You Are More than You Know!
Regardless of the fact that I’m prone to anxiety, I think it’s safe to say most people would be freaked out in this experience. Most do not understand or know themselves as anything beyond their own personal sense of self, which comes from experiences here on Earth, as well as a product of conditioning, culture, etc. As it turns out, this is only a part of the picture. Our true nature and selves are much more massive than this, but we don’t experience that typically on a daily basis. I know from experience!
We are, ultimately, attached to our sense of self – because it’s the only framework by which we understand our selves and relate to our Earthly experiences, and losing this idea of our selves feels like death. The death of the self is really only the death of the ego, not the death of our ACTUAL selves.
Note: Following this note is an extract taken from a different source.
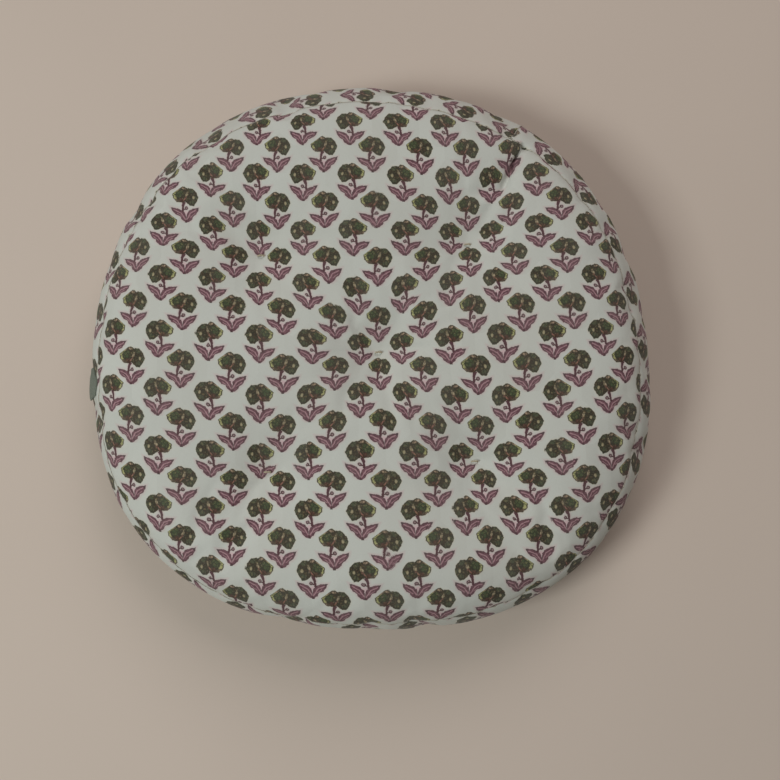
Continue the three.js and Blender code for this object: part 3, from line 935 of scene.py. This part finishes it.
def printed_cotton():
    """Plain-weave cotton with a small flower block-printed in a half-drop repeat."""
    finish = Finish("printed_cotton", sheen=0.12, gloss=0.25)
    place = finish.flat_place()
    x, y, _ = finish.split(place)

    def nearest(value, repeat):
        return (value / repeat + 0.5).floor() * repeat

    # Two sets of flowers, the second half a repeat over and up, and turned over like a mirror image.
    first_x, first_y = x - nearest(x, REPEAT_X), y - nearest(y, REPEAT_Y)
    second_x = x - nearest(x - REPEAT_X / 2, REPEAT_X) - REPEAT_X / 2
    second_y = y - nearest(y - REPEAT_Y / 2, REPEAT_Y) - REPEAT_Y / 2
    second_x = second_x * -1
    first_away = (first_x + 1.2) * (first_x + 1.2) + (first_y + 9) * (first_y + 9)
    second_away = (second_x + 1.2) * (second_x + 1.2) + (second_y + 9) * (second_y + 9)
    is_first = first_away < second_away
    flower_x = second_x + (first_x - second_x) * is_first
    flower_y = second_y + (first_y - second_y) * is_first

    # Each flower is struck a little off its place, and the block's edge is a little ragged.
    number_x = ((x - flower_x) / REPEAT_X * 2).floor()
    number_y = ((y - flower_y) / REPEAT_Y * 2).floor()
    number = {"Vector": finish.join(number_x, number_y)}
    chance = finish.node("ShaderNodeTexWhiteNoise", {"noise_dimensions": "3D"}, number, 1)
    chance_x, chance_y, chance_tone = finish.split(chance)
    ragged = finish.node("ShaderNodeTexNoise", None, {"Vector": place, "Scale": 0.55, "Detail": 2.0}, 1)
    ragged_x, ragged_y, _ = finish.split(ragged)
    flower_x = flower_x + (chance_x - 0.5) * 0.9 + (ragged_x - 0.5) * 1.3
    flower_y = flower_y + (chance_y - 0.5) * 0.9 + (ragged_y - 0.5) * 1.3
    here = finish.join(flower_x, flower_y)

    def disc(centre, radius):
        """Distance outside a disc; less than 0 inside."""
        return finish.vector("DISTANCE", here, (*centre, 0), output=1) - radius

    def oval(centre, across, up, lean=0.0):
        """Like disc, but for an oval whose long way leans over by an angle in degrees."""
        turn = math.radians(lean)
        off_x, off_y = flower_x - centre[0], flower_y - centre[1]
        along = (off_x * math.cos(turn) + off_y * math.sin(turn)) / across
        over = (off_y * math.cos(turn) - off_x * math.sin(turn)) / up
        narrow = min(across, up)
        return finish.vector("LENGTH", finish.join(along, over), output=1) * narrow - narrow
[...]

But it feels like the end of our world because that’s all we know of it.
All of this brought me to a question that is still not answered. What WOULD have happened if I had continued on this meditation path and had no fear? What would be different about my daily experience today, of the relation between my self with the world?
A counselor I had miraculously encountered at the time that was knowledgeable about these things told me that because I was only 21, my identity was still developing, and continuing on a road that undermined an established sense of self could be dangerous to my being able to function normally here on Earth. That it could have led to psychosis.
I still don’t know if this is true or not, but I think it might be. I have come to understand that I think we may need to have a firmly planted sense of self BEFORE we go exploring the realm of the “soul” (or whatever term you want to use for it). Transcending the ego is something Buddhists talk about a lot, and I think it is possible while here on Earth. But at this point in time, it’s not something I’m going to pursue.
“Sitting quietly, doing nothing, Spring comes, and the grass grows, by itself.”― Basho Matsuo
These days I just focus on living well, staying happy, being grateful for my experiences and not becoming too preoccupied with anything else happening unless it unfolds by itself.